Scott (her sister’s boyfriend) very nicely carries her up to her bedroom, where she kisses him. He’s sort of into it for a minute.
He couldn’t believe it, but he did. It was almost like kissing Terri. And, after all, if Julie wanted him so badly–
No. This was all wrong. The realization of what he was doing washed over him like ice water, killing his desire. Terri was the one he loved. And he was hurting Terri by being with her sister. (p. 99)
After Scott leaves the spirit comforts Julie by telling her they can be together forever if she invites him into her heart. Only then Terri shows up, horrified because Julie had promised her she’d thrown out the Ouija board. Julie grabs it and takes it outside, where she and Scott use up “a whole can of fluid” in order to get the board to burn.

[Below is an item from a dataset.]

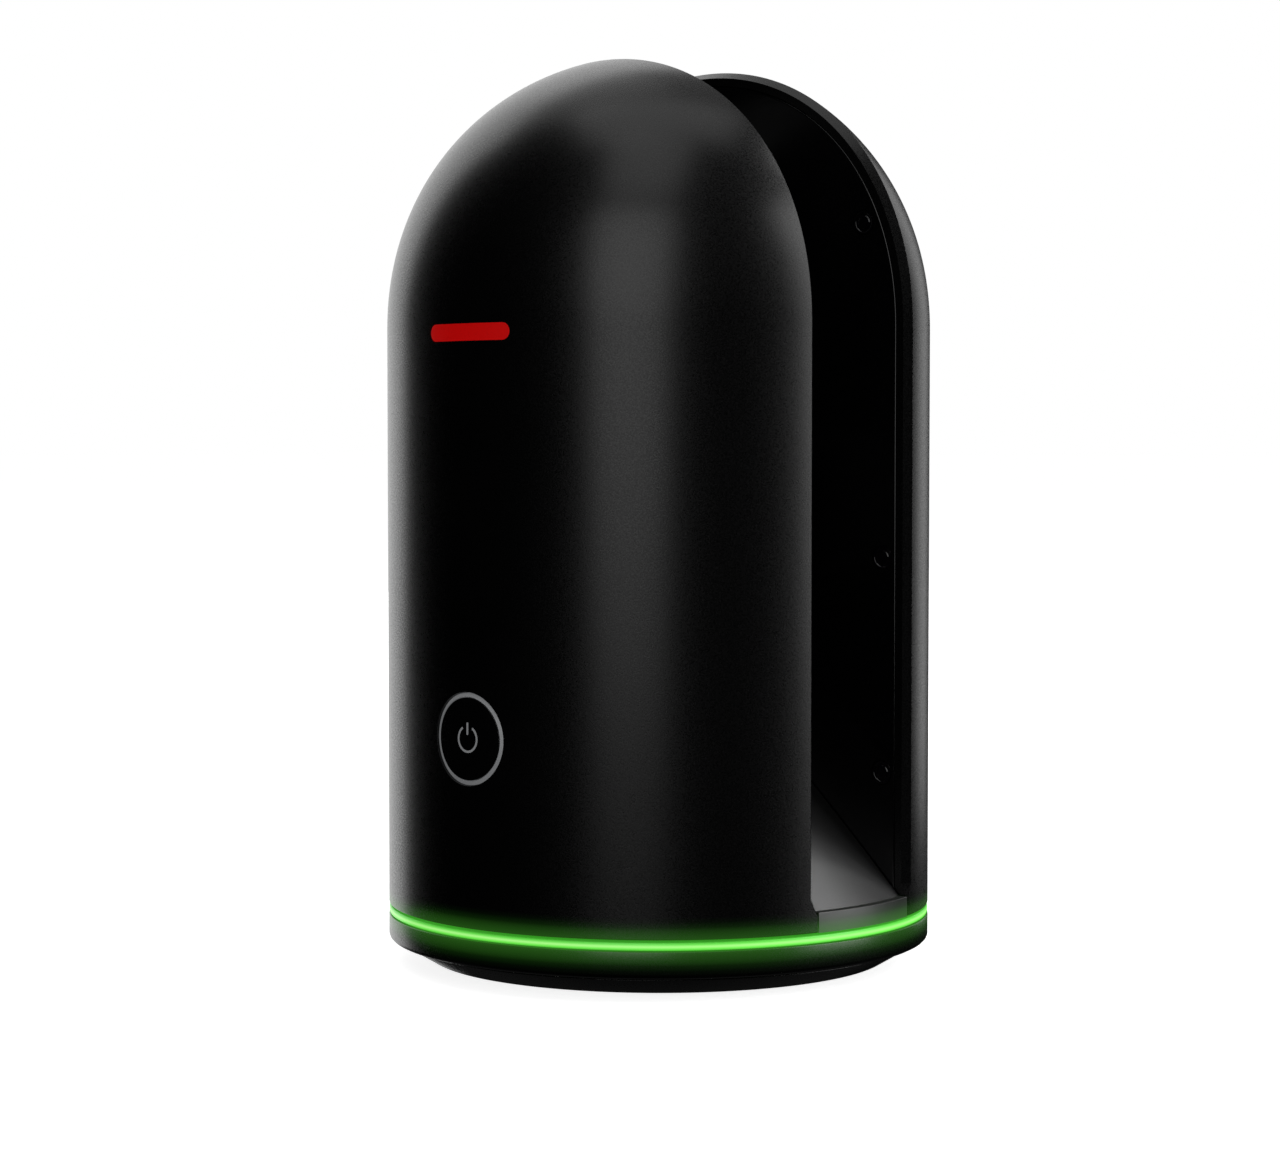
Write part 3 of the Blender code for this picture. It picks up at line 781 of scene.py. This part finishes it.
def symbol_outlines():
    """The broken circle and the bar of the usual power symbol, as (x, z) outlines."""
    outer, inner, gap = 2.42, 2.02, math.radians(31)
    steps = 48
    turns = [math.pi / 2 + gap + (2 * math.pi - 2 * gap) * i / steps for i in range(steps + 1)]
    arc = [(outer * math.cos(turn), outer * math.sin(turn)) for turn in turns]
    arc += [(inner * math.cos(turn), inner * math.sin(turn)) for turn in turns[::-1]]
    circle = [(x, BUTTON_Z + z) for x, z in arc]
    bar = rounded_box(0.22, BUTTON_Z + 0.7, BUTTON_Z + 2.9, 0.2, 6)
    return [circle, bar]


def make_accent():
    """The plain red bar with round ends on the front shell."""
    low, high = ACCENT_Z - ACCENT_HALF_HEIGHT, ACCENT_Z + ACCENT_HALF_HEIGHT
    outline = rounded_box(ACCENT_HALF_WIDTH, low, high, ACCENT_HALF_HEIGHT * 0.98, 16)
    bar = wrapped("accent_bar", outline, 49.6, 50.03, -1)
    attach(dress(bar, "accent"), "head")


def make_rear_shell():
    shell = make_shell("rear", 1)
    opening = rounded_box(
        DOOR_HALF_WIDTH + GAP, DOOR_LOW_Z - HINGE_GAP, DOOR_HIGH_Z + GAP, 3.3
    )
    notch = rounded_box(KNUCKLE_HALF + GAP, HINGE_Z - 2.3, DOOR_LOW_Z + 1, 0.4, 3)
    at = (0, HINGE_Y, HINGE_Z)
    carve(shell, prism("opening", opening, 30, 60, along="Y"))
    carve(shell, prism("notch", notch, 40, 60, along="Y"))
    carve(shell, rod("pin_hole", 0.9, -10.2, 10.2, at=at, along="X", segments=24))
    stand_for(shade_cleanly(shell), "rear_shell", "shell_metal")


def make_battery_door():
    """The curved door with its hinge knuckle, and the latch with its finger ridges."""
    at = (0, HINGE_Y, HINGE_Z)
    outline = rounded_box(DOOR_HALF_WIDTH, DOOR_LOW_Z, DOOR_HIGH_Z, 3)
    door = wrapped("door", outline, BODY_R - WALL, BODY_R, 1)
    carve(
        door,
        rod("knuckle", 1.4, -KNUCKLE_HALF, KNUCKLE_HALF, at=at, along="X"),
        block("web", (-KNUCKLE_HALF, 47.4, HINGE_Z), (KNUCKLE_HALF, 49.0, DOOR_LOW_Z + 0.6)),
        how="UNION",
    )
    carve(door, rod("bore", 0.9, -20, 20, at=at, along="X", segments=24))
    carve(door, prism("latch_room", rounded_box(5.2, 60.5, 67.5, 0.8), 30, 60, along="Y"))
    stand_for(shade_cleanly(door), "battery_door", "shell_metal")

    face = rounded_box(4.9, 62.9, 67.2, 0.6)
    latch = prism("latch", face, 45.8, 60, along="Y")
    carve(latch, rod("round", BODY_R - 0.1, 50, 80, segments=ROUND), how="INTERSECT")
    ridges = [
        block("valley", (-3.9, 49.4, z), (3.9, 52, z + 0.35)) for z in (63.9, 64.6, 65.3, 66.0)
    ]
    carve(latch, *ridges)
    carve(latch, block("flange", (-7, 44.6, 61.5), (7, 46.1, 68.6)), how="UNION")
    stand_for(latch, "door_latch", "inner_plastic")


def rounded_panel(name, side):
    """A panel whose edge towards the slot is rounded like polished glass."""
    layers = [(slot_outline(PANEL_INSET, 13.9), side * (SLOT_HALF + PANEL_THICK))]
    for i in range(7):
        angle = math.pi / 2 * i / 6
        inset = PANEL_INSET + PANEL_EDGE * (1 - math.cos(angle))
        depth = PANEL_EDGE * (1 - math.sin(angle))
        layers.append((slot_outline(inset, 13.9), side * (SLOT_HALF + depth)))
    return lofted(name, layers)


def make_panels():
    """The glossy slot walls, whose polished edges catch the light."""
    at = (0, 0, MIRROR_Z)
    front = rounded_panel("front", -1)
    carve(front, rod("window_hole", 11.5, -20, -10, at=at, along="Y", segments=128))
    stand_for(shade_cleanly(front), "front_panel", "gloss_panel")
    rear = rounded_panel("rear", 1)
    carve(rear, rod("shaft_hole", 7.9, 10, 20, at=at, along="Y"))
    for x, z in CAMERA_PLACES:
        carve(rear, rod("camera_hole", 2.3, 10, 20, at=(x, 0, z), along="Y"))
    stand_for(shade_cleanly(rear), "rear_panel", "gloss_panel")


def make_optics():
    """The laser window and the three camera windows with their lens rings."""
    window = [(0, -14.6), (11.2, -14.6), (11.2, -12.95, 1), (10.2, -12.95, 1)]
    window += [(10.0, -13.15, 1), (0, -13.15)]
    made = turned(
        "window", softened(window, 0.15), at=(0, 0, MIRROR_Z), along="Y", segments=128
    )
    stand_for(made, "laser_window", "lens_glass")
    lens = [(0, 13.7), (2.15, 13.7), (2.15, 12.95, 1), (1.75, 12.95, 1), (1.6, 13.15)]
    lens += [(1.3, 13.15), (1.15, 13.02), (0.9, 12.98), (0.55, 12.96), (0, 12.95)]
    for i, (x, z) in enumerate(CAMERA_PLACES):
        made = turned("lens", softened(lens, 0.1), at=(x, 0, z), along="Y")
        stand_for(made, f"camera_window_{i + 1}", "lens_glass")


def make_mirror():
    """The scanning mirror and its carrier, cut at 45 degrees."""
    at = (0, 0, MIRROR_Z)
    reach, far = 11.5, 40

    def slab(low, high):
        corners = [(low - far, -far), (high - far, -far), (high + far, far), (low + far, far)]
        return prism("slab", corners, MIRROR_Z - 30, MIRROR_Z + 30)

    body = [(0, -reach), (16, -reach, 1), (16, reach, 1), (0, reach)]
    carrier = turned("carrier", softened(body, 0.5), at=at, along="Y", segments=128)
    carve(carrier, slab(-60, -1.8), how="INTERSECT")
    stand_for(carrier, "mirror_carrier", "inner_metal")
    mirror = rod("glass", 15, -reach, reach, at=at, along="Y", segments=128)
    carve(mirror, slab(-1.3, 1.2), how="INTERSECT")
    stand_for(mirror, "scan_mirror", "mirror")


def dress_cad_nodes():
    """Gives every CAD node the procedural material of its slot in the record."""
    slots = {part["node"]: part["material_slot"] for part in frame["record"]["subparts"]}
    for name, node in frame["nodes"].items():
        node.data.materials.clear()
        node.data.materials.append(FINISHES[slots[name]])
        smooth(node)


# ------------------------------------------------------- floor, lights, camera


def add_floor():
    """A floor that looks white, a little greyer near the foot from painted shade and the lamps' real
    shadow, and casts no reflections.
    """
    bm = bmesh.new()
    bmesh.ops.create_grid(bm, x_segments=1, y_segments=1, size=20000)
    floor = as_object("floor", bm)
    floor.location.z = -0.0002
    material = bpy.data.materials.new("floor")
    material.use_nodes = True
    shader = material.node_tree.nodes["Principled BSDF"]
    shader.inputs["Base Color"].default_value = (0.9, 0.9, 0.9, 1)
    shader.inputs["Roughness"].default_value = 0.9
    shader.inputs["Emission Color"].default_value = (1, 1, 1, 1)
    links, nodes = material.node_tree.links, material.node_tree.nodes
    # Painted shade: the emission is weaker near the foot, so the floor is a little greyer there on top
    # of the lamps' real shadow.
    reach = nodes.new("ShaderNodeVectorMath")
    reach.operation = "LENGTH"
    painted_foot_shade = nodes.new("ShaderNodeMapRange")
    painted_foot_shade.inputs["From Min"].default_value = 0.1
    painted_foot_shade.inputs["From Max"].default_value = 0.6
    painted_foot_shade.inputs["To Min"].default_value = 0.86
    painted_foot_shade.inputs["To Max"].default_value = 1.0
    links.new(nodes.new("ShaderNodeTexCoord").outputs["Object"], reach.inputs[0])
    links.new(reach.outputs["Value"], painted_foot_shade.inputs["Value"])
    links.new(painted_foot_shade.outputs["Result"], shader.inputs["Emission Strength"])
    floor.data.materials.append(material)
    floor.visible_glossy = False
    floor.visible_diffuse = False
    floor.visible_shadow = False


def add_world():
    """White where the camera sees it, and nearly dark for the light that reaches the object."""
    world = bpy.data.worlds.new("studio")
    world.use_nodes = True
    nodes, links = world.node_tree.nodes, world.node_tree.links
    path = nodes.new("ShaderNodeLightPath")
    mix = nodes.new("ShaderNodeMixShader")
    dim, white = nodes["Background"], nodes.new("ShaderNodeBackground")
    dim.inputs["Color"].default_value = (0.9, 0.95, 1, 1)
    dim.inputs["Strength"].default_value = 0.002
    white.inputs["Color"].default_value = (1, 1, 1, 1)
    links.new(path.outputs["Is Camera Ray"], mix.inputs["Fac"])
    links.new(dim.outputs["Background"], mix.inputs[1])
    links.new(white.outputs["Background"], mix.inputs[2])
    links.new(mix.outputs["Shader"], nodes["World Output"].inputs["Surface"])
    bpy.context.scene.world = world


def softbox(name, turn, rise, distance, width, height, radiance):
    """A large soft light. Turn is its angle from the camera's side, positive to the right."""
    data = bpy.data.lights.new(name, "AREA")
    data.shape = "RECTANGLE"
    data.size, data.size_y = width, height
    data.energy = radiance * math.pi * width * height
    light = bpy.data.objects.new(name, data)
    bpy.context.scene.collection.objects.link(light)
    around = math.radians(turn) - CAMERA_ANGLE
    up = math.radians(rise)
    middle = Vector((0, 0, 0.085))
    direction = Vector(
        (math.cos(around) * math.cos(up), math.sin(around) * math.cos(up), math.sin(up))
    )
    light.location = middle + direction * distance
    light.rotation_euler = direction.to_track_quat("Z", "Y").to_euler()


def add_lights():
    softbox("left_back", -157.5, 14, 1.3, 1.26, 1.9, 1.25)
    softbox("top_left", -150, 62, 1.4, 0.7, 0.6, 0.35)
    softbox("top_back", 180, 56, 1.4, 1.0, 0.8, 0.24)
    softbox("top", 180, 87, 1.4, 1.1, 0.6, 0.85)
    softbox("front", -12, 21, 1.5, 0.84, 1.4, 1.45)
    softbox("front_top", -10, 66, 1.4, 0.65, 0.75, 0.95)
    softbox("right_side", 80, 18, 1.4, 0.9, 1.3, 2.7)
    softbox("right_top", 102, 44, 1.4, 0.5, 0.6, 4.0)
    softbox("right_back", 147, 21, 1.4, 0.42, 1.6, 0.85)
    softbox("below", 180, -50, 1.2, 1.5, 0.8, 0.02)


def add_camera():
    data = bpy.data.cameras.new("camera")
    data.lens = CAMERA_LENS
    data.sensor_width = 36
    camera = bpy.data.objects.new("camera", data)
    bpy.context.scene.collection.objects.link(camera)
    across, away = math.cos(CAMERA_ANGLE), math.sin(CAMERA_ANGLE)
    place = (CAMERA_DISTANCE * across, -CAMERA_DISTANCE * away, CAMERA_HEIGHT)
    camera.location = [MM * value for value in place]
    ahead, aside = math.cos(CAMERA_YAW), math.sin(CAMERA_YAW)
    level = Vector((aside * away - ahead * across, aside * across + ahead * away, 0))
    down = Vector((0, 0, -math.sin(CAMERA_PITCH)))
    direction = level * math.cos(CAMERA_PITCH) + down
    camera.rotation_euler = direction.to_track_quat("-Z", "Y").to_euler()
    bpy.context.scene.camera = camera


FINISHES = make_finishes()
dress_cad_nodes()
make_base()
make_fasteners()
make_slot_floor()
make_front_shell()
make_button()
make_accent()
make_rear_shell()
make_battery_door()
make_panels()
make_optics()
make_mirror()
add_floor()
add_world()
add_lights()
add_camera()
bpy.context.scene.view_settings.view_transform = "Standard"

Mr. and Mrs. Mitchell get called away by the sudden unexpected death of her brother-in-law.
So now the girls are alone, and the house goes full-tilt possessed, with a levitating bed and mysterious showers of rocks and mounds of foul-smelling garbage everywhere. They can’t phone out, and Julie’s wheelchair dies and their house is too far from everything for Terri to push her to safety.
But Scott can’t call Terri, either, and he realizes something is wrong. He goes to their house and is properly horrified, and promises to get help. He gets into a car crash on his way to get Father Shea, but the local cops get Father Shea for him, and then there’s an exorcism.
If I’m making that sound anti-climactic, it’s because it was. No description of a winged scaly figure or whatever is EVER going to be as creepy as the more subtle hints of evil (the voice, and the coldness, and the horrible smelling room) that preceded it. But Father Shea gets the job done and banishes the evil, and as I said earlier, he even lives through it.
Also, good news: the doctor calls to let them know that Julie’s nerves are regenerating and with lots of physiotherapy she’ll be able to walk again. Because in the 80s, disabled characters had to be “fixed” by the end in order to have a happy ending.